This review may be my Dear John letter to Loretta Chase.
Marcelline Noirot and her three sisters--who remind me of Clotho, Lachesis, and Atropos--want to dress Lady Clara Fairfax, who's promised to marry the Duke of Clevedon. It's sure to be the wedding of the year, if not the decade, and the Noirots know that creating Lady Clara's wedding dress will be a major coup for their new dress shop. So, to accomplish this commission, Marcelline travels to Paris to capture the interest of the still-single duke. BECAUSE THAT TOTALLY MAKES SENSE.
Silk is for Seduction is a hot mess of ridiculousness from start to finish. I'm not one of those people who expects historical accuracy or a strict level of plausibility from novels, but I do think one should be able to buy into the story on some level. Unfortunately, I wasn't able to do that. At all. Let's break it down a bit, shall we?
Premise: Why would you travel to Paris to convince the potential fiance of your desired client that SHE should patronize your establishment? Since when do guys want to be bothered about women's fashion, or women want to be told where to shop by the men-folk? And even if THAT made any sort of sense, how would dressing in gorgeous gowns, following a guy around, deliberately getting his attention and then challenging him NOT be seen as a come-on?

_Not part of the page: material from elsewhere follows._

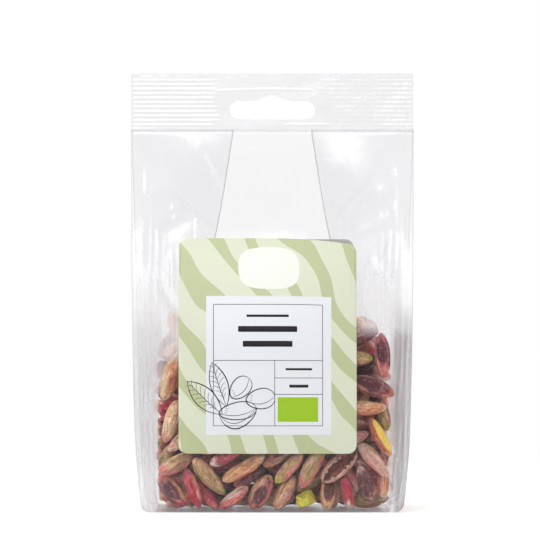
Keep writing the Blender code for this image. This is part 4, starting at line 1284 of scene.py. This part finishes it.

And speaking of traveling to Paris, Marcelline is from there. She speaks perfect French, has lots of glamorous, wealthy friends, and fancies herself the greatest dress designer in the world. Yet she opens her shop in London when it seems like it would be just as easy, if not more so, to open it in Paris, the official fashion capital of Europe??? This is never properly explained. Either you believe you're a great designer and put your lady panties on to play with the big boys, or you believe you're a sub-standard designer who can only sell to those English aristocrats who don't care enough about their appearance to go to Paris to get clothes. Which is it?
Characters: I found Marcelline very difficult to warm up to. She's mercenary and doesn't seem to have regular human emotions. I suppose one could call her pragmatic, but since she hared off to Paris to convince a man to convince a woman to patronize her shop (see nonsense-making, above), it was really hard to interpret her that way. If I pictured her as anything, it was as Mrs. Danvers, and the shop is her Rebecca. Basically she has all the depth of a bit character in a Shakespearean play, and when she did show emotion, it was over so quickly I didn't care.
As for Clevedon, he's a handsome, wealthy duke. Do you really need to know anything else about him? What we are shown of his personality is really inconsistent. He's supposed to be a forceful, brooding, seducer of women and alpha male, yada yada yada, but he doesn't seduce anyone and acts like a goofball half the time (the other half of the time he does make a go at brooding, but it's more like pouting).
I didn't feel any chemistry between these two not-really-characters, and the "love" scenes between them felt more like business transactions. It left an extremely bad taste in my mouth.
Writing style: The writing in Silk is for Seduction isn't bad, but there are some pretty lazy descriptions going around in this book. Clevedon is described as having womanly lips, yet hands that are "larger than was fashionable." Hm, since when is hand size a fashion statement? Or are we not talking about hands but rather "hands"? In which case, when has large NOT been fashionable?
Historical accuracy: What year is this book set in? Does anyone know? For an author who prides--or used to pride--herself on historical accuracy, Silk is for Seduction is just bizarro. It's very unclear as to what time period the novel is set in. The characters talk about typical Regency-era things like Almack's and La Belle Assemblée, yet it's clear this takes place post-Waterloo. How far post-Waterloo is something of a mystery; it probably isn't set in the Victorian era, because they refer to the king and all his mistresses; but the gowns Marcelline design sound closer to an Edwardian style (although it's hard to tell exactly what they look like--see writing style, above). Everything in this novel MAY be historically accurate, but because the descriptions and references are so vague, it's really hard to get a sense of the book being set in a certain time--instead, everything seems fudged up to be historical-ISH. Add to that anachronisms like asking someone if they're stalking you and the "let's be friends" line, and the novel loses all historical credibility.
So there you have it! This may be the last book I read by Chase--it definitely feels like it was phoned in. I also just found the whole thing disturbingly cynical, even though it's supposed to be a romance. What wasn't cynical was so blatantly implausible it was ridiculous. The one plus side: I finally have this book off my shelves.